2. (a) Design a ripple-carry subtractor module for subtracting one 10-bit signed number from another by first sign-extending each operand to 11 bits, subtracting the sign-extended values and then returning the 10 MSBs of the difference as the output of the module. Note that you must correctly scale the power-of-two weights of the output bits. Also, note that the truncation may introduce a small error compared to the full-precision result.
   
   (b) Construct a testbench to perform exhaustive testing of this module to prove that your code of part (a) is correct. Note that the check value calculated in your testbench should correctly model the truncation and scaling process used in the design of part (a).



3. (a) Extend the designs of the adder and subtractor above to construct a complex adder and a complex subtractor, respectively. In other words, the complex adder will use two instances of the above adder, one for the real part and one for the imaginary part, and similarly for the complex subtractor.
   
   (b) Construct a testbench to perform 50 random, truncated, scaled complex additions and 50 random, truncated, scaled complex subtractions. Include the calculation of appropriate check values.



4. (a) Modify the Verilog code in the file booth16f.v to obtain the corresponding code for a 10-bit by 10-bit Booth-encoded signed multiplier. Further modify the design by truncating the product so that only the 10 MSBs of the product are output from the module. Note that you must correctly scale the power-of-two weights of the output bits. Also, note that the truncation may introduce a small error compared to the full-precision result.
   
   (b) Modify the tb16.v testbench to perform an exhaustive set of 10-bit by 10-bit signed, truncated, scaled multiplications to prove that your code of part (a) is correct.
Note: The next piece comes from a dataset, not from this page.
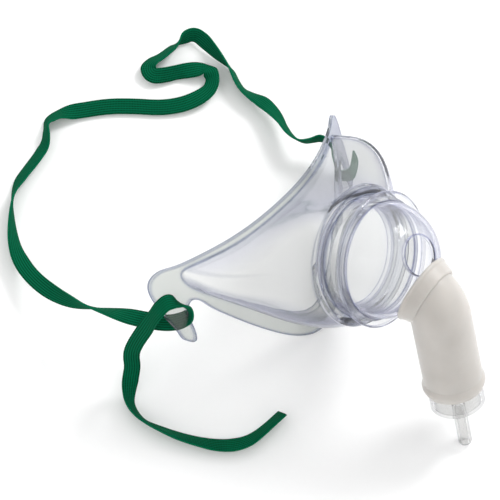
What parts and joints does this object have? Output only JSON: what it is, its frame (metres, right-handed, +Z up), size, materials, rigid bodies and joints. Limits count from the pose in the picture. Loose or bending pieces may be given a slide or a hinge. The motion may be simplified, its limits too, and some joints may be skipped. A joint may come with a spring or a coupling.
{
  "type": "tracheostomy oxygen mask",
  "caption": "Clear plastic neck mask for a tracheostomy, with a swivel dome elbow, a white tube adapter, an oxygen inlet and an elastic neck strap.",
  "frame": {"origin": "middle of the mask's footprint, without the strap, on the surface it lies on", "axes": "+Z up as it lies; +Y from the tube adapter's side towards the mask's chin side; +X towards the far strap hook"},
  "size_m": [0.1741, 0.2318, 0.0881],
  "materials": {
    "clear_shell": "clear, soft, glossy",
    "clear_elbow": "clear, hard, glossy",
    "white_adapter": "milky white, soft, satin",
    "clear_connector": "clear, hard, glossy",
    "strap": "ribbed flat elastic"
  },
  "bodies": {
    "mask": {"mask_shell": "clear_shell", "neck_strap": "strap"},
    "elbow": {"swivel_elbow": "clear_elbow"},
    "adapter": {"tube_adapter": "white_adapter"},
    "connector": {"oxygen_connector": "clear_connector"}
  },
  "joints": [
    {"name": "swivel_turn", "type": "hinge", "parent": "mask", "child": "elbow", "pos_m": [-0.00345, -0.00183, 0.05996], "axis": [0, -0.8175, 0.5759], "continuous": true},
    {"name": "adapter_turn", "type": "hinge", "parent": "elbow", "child": "adapter", "pos_m": [-0.00345, -0.0069, 0.06353], "axis": [-0.1858, -0.9815, 0.0462], "continuous": true},
    {"name": "connector_turn", "type": "hinge", "parent": "adapter", "child": "connector", "pos_m": [-0.02375, -0.05577, 0.02747], "axis": [-0.33, -0.4471, -0.8314], "continuous": true}
  ]
}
Assume that one of the operands is an integer in the range [-512, 511] and the other operand is a fraction in the range [-1, 511/512]. Include the calculation of appropriate check values which correctly model the truncation and scaling process used in the design of part (a).
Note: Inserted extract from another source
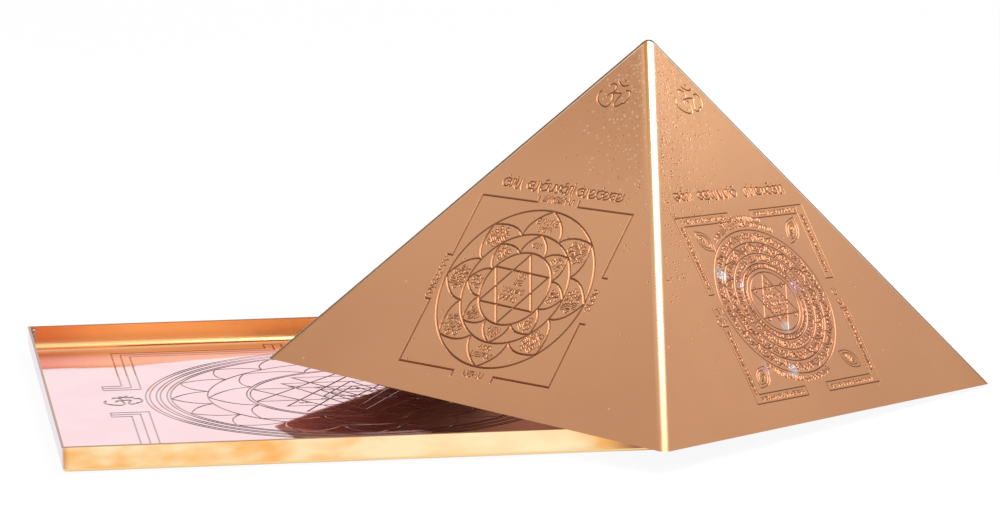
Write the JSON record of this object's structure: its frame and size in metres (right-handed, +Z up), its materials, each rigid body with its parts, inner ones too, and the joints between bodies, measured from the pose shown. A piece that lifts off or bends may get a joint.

5. (a) Construct a complex multiplier by using four instances of the multiplier design of the previous step, together with one instance of the complex adder and one instance of the complex subtractor.
   
   (b) Construct a testbench to perform 50 random, truncated, scaled complex multiplications. Include the calculation of appropriate check values which correctly model the truncation and scaling process that is used.



6. (a) Construct 4 modules for DIT butterfly operators, as shown in Figure 1, corresponding to 4 possible values of the twiddle factors, namely W⁰, W¹, W² and W³. For the butterflies using W⁰ or W², no multiplier module is to be used. (In the case of W², the "multiplication" is implemented by manipulating the real and imaginary parts of the other operand.)
   
   (b) Construct a testbench to perform 50 random, complex-valued tests of the above 4 butterfly modules. Include the calculation of appropriate check values which correctly model the truncation and scaling process that is used.



7. (a) Construct the design for an unpipelined implementation of the complete radix-2, DIT 8-point FFT using the signal flow graph of Figure 2, using instances of the butterfly modules of the previous step.
   
   (b) Construct a testbench to perform 3 FFTs using random complex values for the inputs {r[0], ... , r[7]}. The check values should be computed using quantities of type real and the equation for the Discrete Fourier Transform, which is mathematically equivalent to the FFT. Comment on the accuracy of the results produced by your circuit by comparing them against the check values.



8. (a) Construct the design for a pipelined implementation of the complete radix-2, DIT 8-point FFT by inserting pipeline registers between the first and second stages and between the second and third stages of the design of the previous problem. In other words, pipeline registers should be placed at the locations of the two dashed lines. Each pipeline register should be constructed as a parallel set of D-type flip-flops. (It is not necessary to include a reset capability.)
   
   (b) Construct a testbench, including a clock signal, to perform 3 FFTs using random complex values for the inputs. Compute check values using the method described in the previous step.